Government at every level is failing the citizens of Flint, Michigan.
In case you’ve missed it, the news is very bad. For over a year, Flint’s citizens of every age have been ingesting and bathing in lead contaminated water. And it’s not like this news came from out of nowhere and hit citizens and government officials like a ton of bricks at the same time. No, the citizens suspected this catastrophe over the past year and implored the government to do something about it. Meanwhile, the government knew something was wrong but did nothing. Instead, they passed around memos and contemplated what to do while making sure to remain silent on the matter so as not to alarm the public.
Elsewhere in the country, Democrat presidential candidates Hillary Clinton and Bernie Sanders make speech after speech essentially trying to persuade the public that it’s in their best interest to put more of the business of their daily lives into the hands of government officials.

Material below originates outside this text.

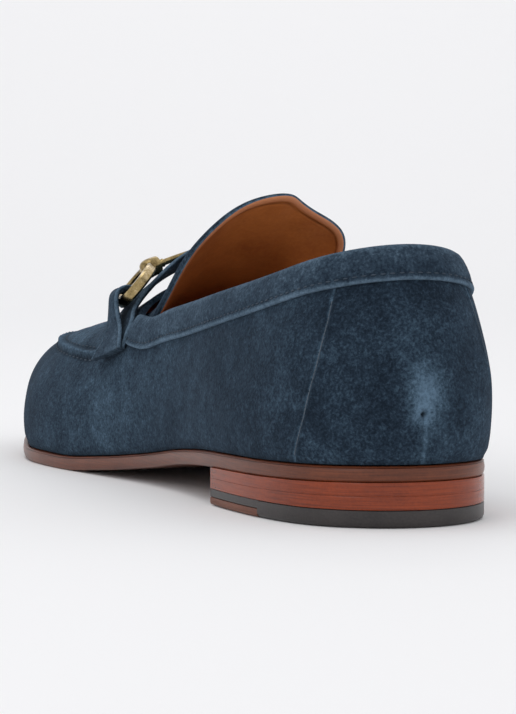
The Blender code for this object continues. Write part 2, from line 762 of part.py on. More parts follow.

If the Flint matter was an isolated incident, that would be one thing, but it’s not. Government at all levels is slow, plodding, and bureaucratic. That leads to tremendous inefficiencies in performance.
I know this firsthand. Practicing environmental and immigration law for many years, my job often included maddening attempts to get to the right person in a government agency to resolve my client’s problems. In immigration, I’d often find myself in that annoying telephone tree loop where it quickly becomes evident that there really isn’t any live human to speak to and if there is he is likely like the Wizard of Oz who won’t ever appear unless Toto smokes him out.
Currently, I’m experiencing government inefficiency at a personal level.
Recently, we moved to a new house. Typically, one of the simplest tasks in a big move is changing your address. Over many years and many moves, I’ve never had a problem with this process.
Our house is brand new, and evidently it was never properly registered with the United States Postal Service. This first became evident when UPS couldn’t find our home to deliver my son’s new furniture. According to their records (which they get from the Postal Service), my house didn’t exist. Rather than call me to clarify or drive over and see for themselves, UPS evidently researched my entire family and finally located my husband’s downtown business address. You can imagine the office manager’s surprise when big boxes of furniture addressed to me appeared at the front door.
So started the beginning of an ongoing (and not yet completely resolved) attempt to get the United States Postal Service to recognize that my home exists. In the course of this sojourn, the USPS computer (and as a result the computer programs of AT&T, Amazon, and UPS among others) randomly picked the address of a poor unlucky soul elsewhere in Austin, Texas and started sending much of my mail and packages to him.
What made this all the more confusing was the fact that some mail was slowly making its way to me. This feat was accomplished after numerous calls by me to the USPS customer service phone line. Over the past several months, I’ve spent literally hours on the phone listening to their very annoying hold music while waiting to speak to a live agent. Forget waterboarding, if the United States government ever decides to torture anyone again they can save lots of money and investigations by a congressional oversight committee by simply subjecting the terrorist in question to hours on the phone waiting for a USPS representative to answer.
To their credit, the people who do eventually pick up the phone have all been nice and eager to help. One agent and I even had a long conversation about raising fourteen-year-old boys (this may explain the long wait I endured to even get to her in the first place). I’ve had so many case numbers opened on this matter that I’ve lost track of what each one of them is for. It really doesn’t matter much anyway because I’m always inevitably back on the phone again waiting for yet another agent to give me another case number because nothing is ever completely resolved.
I don’t want to jinx myself here by saying this, but I think we’re nearing the end of this saga. Slowly but surely, I’m getting my mail. It’s also been awhile since I’ve spoken to the poor man who’d been receiving all my mail and packages. When we last spoke, he asked if I could order a Rolex watch to make it worth his while. I told him if I do and the package has his name on it, he can keep it.
Still I know I’m not entirely out of the woods. Yesterday, I placed an order with Dell for a monitor for my computer. I couldn’t order online because the wrong address kept popping up on the “Ship To” line (yes—they rely on the postal records). I decided to call instead. Immediately, I was directed to a very polite young woman beginning her workday in India. Again, the address was that of the man who has been the unfortunate recipient of all my mail. I told her that wouldn’t work and she needed to correct it. Still, no matter what she tried her system couldn’t override the address.
Frustrated, she came up with an idea.
“Why don’t I just send it to the man’s house and you can go pick it up.” she suggested.
“Uh, no,” I replied.
I probably crossed some cultural divide because it took several attempts to speak to a manager who finally was able to force through my actual address on the order.
Fingers crossed it gets here.
I sincerely hope the situation in Flint is rectified quickly because the whole thing is an outrage.
I also hope that whatever Democrat is nominated for president pushes hard for an expanded role for government.
On that point, I’m absolutely certain Republicans will have a lot to say.